• _TASK PROMPT_
How does the data below read from its first line through the line containing "PLEAT_HEIGHT = 0.3"? Print those lines exactly.

• _DATASET CONTENT_
· · ·

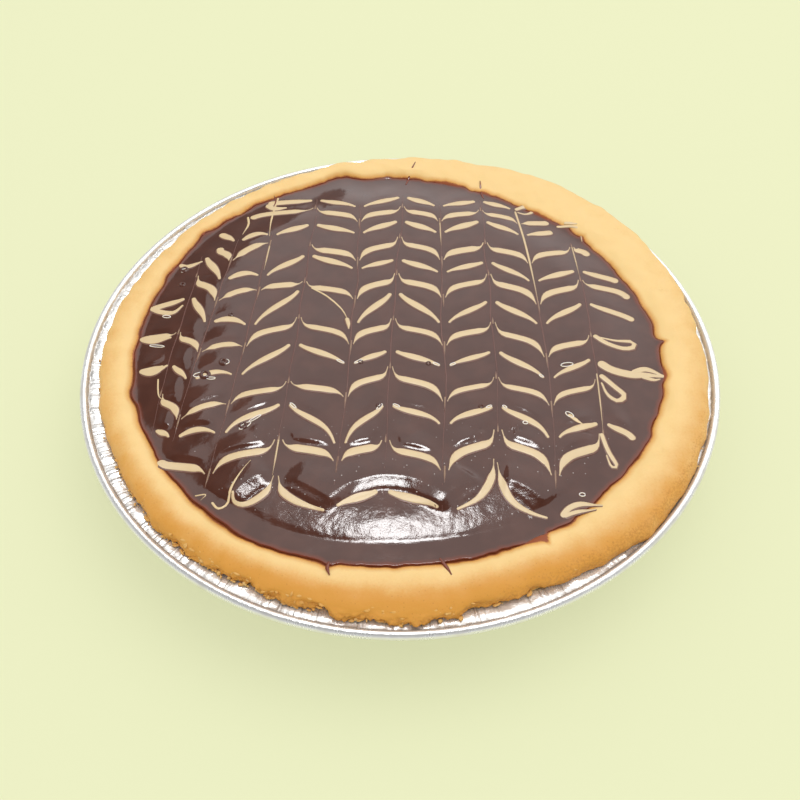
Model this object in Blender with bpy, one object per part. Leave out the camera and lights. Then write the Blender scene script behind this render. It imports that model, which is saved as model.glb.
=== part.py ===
"""A chocolate tart in its foil baking dish: the dish, the pastry crust and the chocolate filling.

The model is in metres with +Z up. The origin is under the middle of the dish, on the surface it
stands on, and the front of the tart is at -Y. Driving dimensions are in millimetres.
"""

import math

import bmesh
import bpy

MM = 0.001

# The foil dish
FOIL = 0.5  # thickness of the sheet as modelled
BASE_R = 84.0
DISH_DEPTH = 26.4  # from the standing face to the flange's inner edge, top side
WALL_TOP_R = 103.6
CORNER = 1.8  # how far the rounded corners of the dish reach
FLANGE_R = 109.4
FLANGE_RISE = 0.9
BEAD_R = 1.35  # the rolled rim
RIM_R = 112.0
DISH_SEGMENTS = 120
PLEATS = DISH_SEGMENTS // 2
PLEAT_HEIGHT = 0.3

# The pastry crust
GAP = 0.3  # between neighbouring solids
CRUST_FLOOR = 5.5
FLOOR_R = 76.0
CRUST_SEGMENTS = 96
FOOT_Z = 27.5  # the crust's outer foot, where it rests on the flange
RIM_CLEARANCE_R = 109.0  # the crust's foot stays inside the rolled rim
# The outer edge of the crust: direction in degrees and radius
OUTER_EDGE = (
    (0, 107.3),
    (20, 108.2),
    (45, 108.9),
    (70, 108.2),
    (90, 107.0),
    (112, 105.4),
    (139, 104.2),
    (160, 104.3),
    (180, 105.4),
    (204, 105.0),
    (227, 106.6),
    (248, 106.0),
    (266, 107.1),
    (277, 106.7),
    (284, 104.4),
    (298, 105.0),
    (312, 108.5),
    (322, 108.8),
    (330, 108.6),
    (345, 107.9),
)
# The raised part of the crust: share of the way from the chocolate to the outer edge, height, and
# share of the crown's lift
CRUST_SECTION = (
    (0.985, FOOT_Z + 0.4, 0.0),
    (1.0, 28.9, 0.0),
    (0.97, 30.3, 0.1),
    (0.88, 31.8, 0.6),
    (0.70, 33.05, 1.0),
    (0.46, 33.4, 1.0),
    (0.24, 32.9, 1.0),
    (0.045, 31.75, 0.5),
)

# The chocolate filling
FILLING_Z = 31.4  # where it meets the crust
LIP_DROP = 1.3  # how far the crust's lip falls below the chocolate's edge
BACK_DOME = 1.5  # how far the middle stands above the edge
FRONT_DOME = 0.8
BACK_SHOULDER = 20.0  # width of the slope from the dome down to the edge
FRONT_SHOULDER = 12.0
BACK_FOOT = 1.5  # width of the flat band outside that slope
FRONT_FOOT = 8.5
FILLING_SEGMENTS = CRUST_SEGMENTS  # so that both follow the same edge
FILLING_RINGS = 11

# The feathered top: rows of icing dragged to and fro leave low pillows in the glaze at the front
ROW_PITCH = 12.0
DRAG_PITCH = 17.3
PILLOW = 0.15


def crust_outer_radius(angle):
    """The crust's outer edge, an even curve through its measured points."""
    turn = math.degrees(angle) % 360
    for number, (start, radius) in enumerate(OUTER_EDGE):
        following = OUTER_EDGE[(number + 1) % len(OUTER_EDGE)]
        end = following[0] if following[0] > start else following[0] + 360
        if start <= turn < end:
            share = smooth_step((turn - start) / (end - start))
            return radius + (following[1] - radius) * share
    return OUTER_EDGE[0][1]


def crust_inner_radius(angle):
    """The line where the chocolate meets the crust, a little out of round, with a lobe at the back."""
    drift = -1.9 * math.cos(angle) - 1.0 * math.sin(2 * angle)
    wave = 1.3 * math.cos(3 * angle + 0.5) + 0.3 * math.cos(7 * angle + 1.4)
    lobe = 3.0 * hump(angle, 105.3, 0.075)
    return 92.1 + drift + wave + lobe


def hump(angle, middle_deg, width):
    """A soft bump in radius about a direction."""
    away = (angle - math.radians(middle_deg) + math.pi) % (2 * math.pi) - math.pi
    return math.exp(-((away / width) ** 2))


def crust_lift(angle):
    """How far the crown stands above or below its usual height."""
    return 0.5 * math.cos(angle - 1.1) + 0.25 * math.cos(3 * angle + 2.0) + 0.12 * math.cos(8 * angle)


def smooth_step(value):
    """0 below 0, 1 above 1 and an even curve between."""
    value = min(1.0, max(0.0, value))
    return value * value * (3 - 2 * value)


def filling_height(x, y):
    """Height of the chocolate's top over a point, in millimetres."""
    angle = math.atan2(y, x)
    inward = crust_inner_radius(angle) - math.hypot(x, y)
    front = max(0.0, -math.sin(angle)) ** 3
    foot = BACK_FOOT + (FRONT_FOOT - BACK_FOOT) * front
    shoulder = BACK_SHOULDER + (FRONT_SHOULDER - BACK_SHOULDER) * front
    share = min(1.0, max(0.0, (inward - foot) / shoulder))
    # Towards the front the slope ends at a crease instead of easing out
    dome = BACK_DOME * smooth_step(share) * (1 - front) + FRONT_DOME * (1 - (1 - share) ** 2) * front
    chevron = 2.0 * math.cos(math.pi * x / DRAG_PITCH)
    pillows = PILLOW * math.cos(2 * math.pi * (y - chevron) / ROW_PITCH)
    return FILLING_Z + dome + pillows * front * smooth_step((inward - foot) / shoulder)


def material(name, colour, roughness, metallic=0.0):
    """A Principled BSDF material with a linear colour."""
    made = bpy.data.materials.new(name)
    made.use_nodes = True
    shader = made.node_tree.nodes["Principled BSDF"]
    shader.inputs["Base Color"].default_value = (*colour, 1.0)
    shader.inputs["Roughness"].default_value = roughness
    shader.inputs["Metallic"].default_value = metallic
    return made


def turned(name, profile, segments, shape, finish):
    """An object from a profile of (radius, height) points that starts and ends on the axis.

    shape takes a point's number in the profile, its angle, radius and height, and returns its
    final radius and height. All of these are in millimetres.
    """
    mesh = bmesh.new()
    row = mesh.verts.layers.int.new("row")
    points = [mesh.verts.new((radius, 0, height)) for radius, height in profile]
    edges = [mesh.edges.new(pair) for pair in zip(points, points[1:])]
    for number, point in enumerate(points):
        point[row] = number
    bmesh.ops.spin(
        mesh,
        geom=points + edges,
        cent=(0, 0, 0),
        axis=(0, 0, 1),
        angle=2 * math.pi,
        steps=segments,
        use_merge=True,
    )
    bmesh.ops.remove_doubles(mesh, verts=mesh.verts, dist=0.001)
    for point in mesh.verts:
        radius = math.hypot(point.co.x, point.co.y)
        angle = math.atan2(point.co.y, point.co.x)
        radius, height = shape(point[row], angle, radius, point.co.z)
        point.co = (radius * math.cos(angle), radius * math.sin(angle), height)
    bmesh.ops.recalc_face_normals(mesh, faces=mesh.faces)
    bmesh.ops.scale(mesh, vec=(MM, MM, MM), verts=mesh.verts)
    data = bpy.data.meshes.new(name)
    mesh.to_mesh(data)
    mesh.free()
    data.shade_smooth()
    data.set_sharp_from_angle(angle=math.radians(40))
    made = bpy.data.objects.new(name, data)
    bpy.context.scene.collection.objects.link(made)
    data.materials.append(finish)
    return made


def dish_top_profile():
    """The dish's upper face from the middle of its floor to the rolled rim."""
    return [
        (BASE_R - CORNER, FOIL),
        (BASE_R + CORNER * 0.6, FOIL + CORNER * 0.6),
        (WALL_TOP_R - CORNER * 0.5, DISH_DEPTH - CORNER * 0.6),
        (WALL_TOP_R + CORNER * 0.6, DISH_DEPTH),
        (FLANGE_R, DISH_DEPTH + FLANGE_RISE),
    ]


def make_dish(finish):
    """The foil dish: a flat floor, a sloping pleated wall, a pleated flange and a rolled rim."""
    top = dish_top_profile()
    wall_slope = math.atan2(top[2][1] - top[1][1], top[2][0] - top[1][0])
    sideways = FOIL * math.sin(wall_slope)
    down = FOIL * math.cos(wall_slope)
    under = [(top[0][0], 0.0)]
    under += [(radius + sideways, max(0.6, height - down)) for radius, height in top[1:3]]
    under += [(radius, height - FOIL) for radius, height in top[3:]]
    bead_middle = (RIM_R - BEAD_R, DISH_DEPTH + FLANGE_RISE)
    bead = [
        (
            bead_middle[0] + BEAD_R * math.cos(math.radians(turn)),
            bead_middle[1] + BEAD_R * math.sin(math.radians(turn)),
        )
        for turn in (120, 60, 0, -60, -120)
    ]
    profile = [(0.0, FOIL), *top, *bead, *reversed(under), (0.0, 0.0)]
    last = len(profile) - 1
    pleated = {3, 4, last - 3, last - 4}

    def shape(row, angle, radius, height):
        if row not in pleated:
            return radius, height
        pleat = PLEAT_HEIGHT * math.cos(PLEATS * angle)
        return radius - pleat * 0.5, height + pleat * 0.5

    return turned("foil_dish", profile, DISH_SEGMENTS, shape, finish)


def crust_basin_profile():
    """The crust's inner side below the chocolate: two points measured from its edge, two fixed."""
    from_edge = [(-1.5, FILLING_Z - LIP_DROP), (-4.5, FILLING_Z - 4.6)]
    fixed = [(FLOOR_R + 4.0, CRUST_FLOOR + 2.2), (FLOOR_R, CRUST_FLOOR)]
    return from_edge, fixed


def make_crust(finish):
    """The pastry shell, which fills the dish and lies over its flange."""
    clear = GAP + PLEAT_HEIGHT
    floor, foot, wall_top, flange_in, _ = dish_top_profile()
    from_edge, fixed = crust_basin_profile()
    under = [
        (0.0, FOIL + GAP),
        (floor[0], FOIL + GAP),
        (foot[0] - clear, foot[1] + clear * 0.6),
        (wall_top[0] - clear, wall_top[1] + clear * 0.6),
        (flange_in[0] - clear, flange_in[1] + clear),
    ]
    # Rows of the raised part and of the lip start from a nominal radius and get their own in shape
    nominal = RIM_CLEARANCE_R
    raised = [(nominal, height) for _, height, _ in CRUST_SECTION]
    lip = [(nominal, height) for _, height in from_edge]
    profile = under + raised + lip + fixed + [(0.0, CRUST_FLOOR)]
    first_lip = len(under) + len(raised)

    def shape(row, angle, radius, height):
        outer = crust_outer_radius(angle)
        inner = crust_inner_radius(angle)
        if len(under) <= row < first_lip:
            share, level, lifted = CRUST_SECTION[row - len(under)]
            return inner + share * (outer - inner), level + lifted * crust_lift(angle)
        if first_lip <= row < first_lip + len(lip):
            return inner + from_edge[row - first_lip][0], height
        return radius, height

    return turned("pastry_crust", profile, CRUST_SEGMENTS, shape, finish)


def make_filling(finish):
    """The chocolate, one solid from the crust's floor to its glazed top."""
    from_edge, fixed = crust_basin_profile()
    nominal = RIM_CLEARANCE_R
    top = [(nominal * ring / FILLING_RINGS, FILLING_Z) for ring in range(FILLING_RINGS)]
    edge = [(nominal, FILLING_Z - 0.25)]
    sides = [(nominal, height) for _, height in from_edge]
    floor = [(radius - GAP, height + GAP) for radius, height in fixed]
    profile = top + edge + sides + floor + [(0.0, CRUST_FLOOR + GAP)]
    edge_row = len(top)
    insets = [-0.7, *(inset - GAP for inset, _ in from_edge)]

    def shape(row, angle, radius, height):
        out = crust_inner_radius(angle)
        if row < edge_row:
            radius = radius / nominal * out
            return radius, filling_height(radius * math.cos(angle), radius * math.sin(angle))
        if row < edge_row + len(insets):
            return out + insets[row - edge_row], height
        return radius, height

    return turned("chocolate_filling", profile, FILLING_SEGMENTS, shape, finish)


def main():
    """Clears the scene and makes the three solids."""
    for old in list(bpy.data.objects):
        bpy.data.objects.remove(old)
    make_dish(material("aluminium_foil", (0.8, 0.8, 0.79), 0.3, 1.0))
    make_crust(material("baked_shortcrust", (0.83, 0.51, 0.19), 0.6))
    make_filling(material("chocolate_glaze", (0.06, 0.03, 0.024), 0.2))


main()
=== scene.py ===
"""The looks of a chocolate tart in its foil dish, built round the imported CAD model.

Every length here is in millimetres until a mesh is finished, when it is scaled to metres. +Z is up,
the origin is under the middle of the dish and the front of the tart is at -Y.
"""

import logging
import math
from dataclasses import dataclass, field, replace
from enum import Enum

import bmesh
import bpy
import numpy as np
from mathutils import Matrix, Vector


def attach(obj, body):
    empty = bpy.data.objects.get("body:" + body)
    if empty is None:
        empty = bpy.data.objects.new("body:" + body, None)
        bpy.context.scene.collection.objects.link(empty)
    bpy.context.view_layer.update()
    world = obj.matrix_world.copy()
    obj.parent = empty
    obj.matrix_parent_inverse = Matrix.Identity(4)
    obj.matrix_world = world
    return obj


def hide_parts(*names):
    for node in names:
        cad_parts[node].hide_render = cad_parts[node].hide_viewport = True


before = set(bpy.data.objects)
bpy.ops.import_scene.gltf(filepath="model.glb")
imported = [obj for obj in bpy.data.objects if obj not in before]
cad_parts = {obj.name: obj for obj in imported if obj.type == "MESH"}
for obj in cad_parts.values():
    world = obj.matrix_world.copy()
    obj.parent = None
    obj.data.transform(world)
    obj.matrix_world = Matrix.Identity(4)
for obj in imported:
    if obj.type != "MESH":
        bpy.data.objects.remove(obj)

logger = logging.getLogger("tart")
Path = tuple[tuple[float, float], ...]
Colour = tuple[float, float, float]

MM = 0.001
BODY = "root"
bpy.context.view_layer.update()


# ------------------------------------------------------------------ shapes of the tart


def smooth_step(value: np.ndarray) -> np.ndarray:
    """Rises evenly from 0 at 0 to 1 at 1.

    Args:
        value: any numbers.

    Returns:
        The eased numbers, from 0 to 1.
    """
    value = np.clip(value, 0.0, 1.0)
    return value * value * (3 - 2 * value)


def hump(value: np.ndarray, width: float) -> np.ndarray:
    """A soft bump, 1 at 0.

    Args:
        value: distances from the middle of the bump.
        width: the distance at which it has fallen to about a third.

    Returns:
        The bump's height at each distance.
    """
    return np.exp(-((value / width) ** 2))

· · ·

• _EXERCISE SOLUTION_
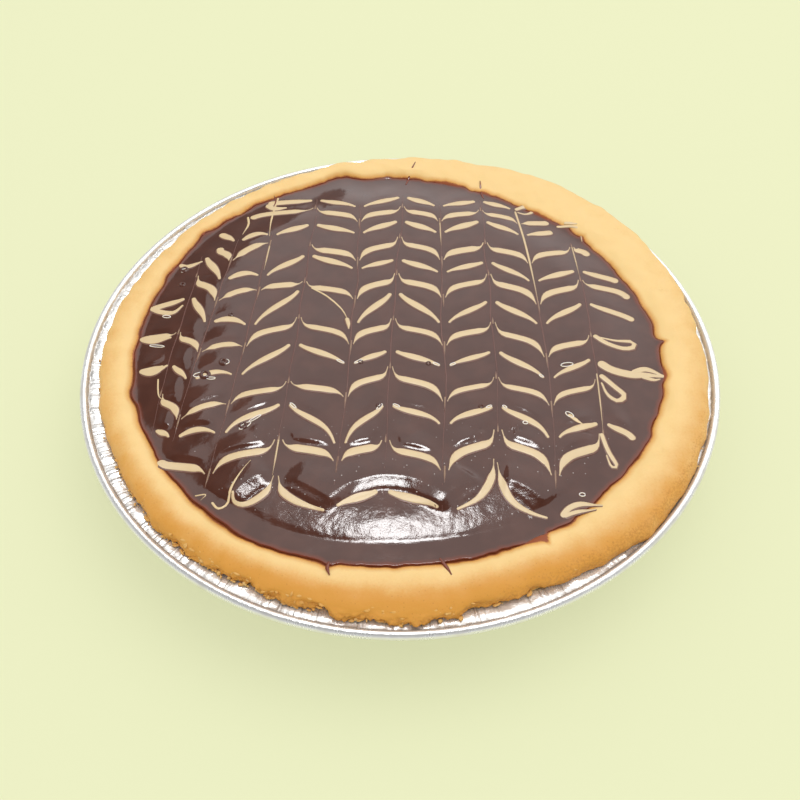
Model this object in Blender with bpy, one object per part. Leave out the camera and lights. Then write the Blender scene script behind this render. It imports that model, which is saved as model.glb.
=== part.py ===
"""A chocolate tart in its foil baking dish: the dish, the pastry crust and the chocolate filling.

The model is in metres with +Z up. The origin is under the middle of the dish, on the surface it
stands on, and the front of the tart is at -Y. Driving dimensions are in millimetres.
"""

import math

import bmesh
import bpy

MM = 0.001

# The foil dish
FOIL = 0.5  # thickness of the sheet as modelled
BASE_R = 84.0
DISH_DEPTH = 26.4  # from the standing face to the flange's inner edge, top side
WALL_TOP_R = 103.6
CORNER = 1.8  # how far the rounded corners of the dish reach
FLANGE_R = 109.4
FLANGE_RISE = 0.9
BEAD_R = 1.35  # the rolled rim
RIM_R = 112.0
DISH_SEGMENTS = 120
PLEATS = DISH_SEGMENTS // 2
PLEAT_HEIGHT = 0.3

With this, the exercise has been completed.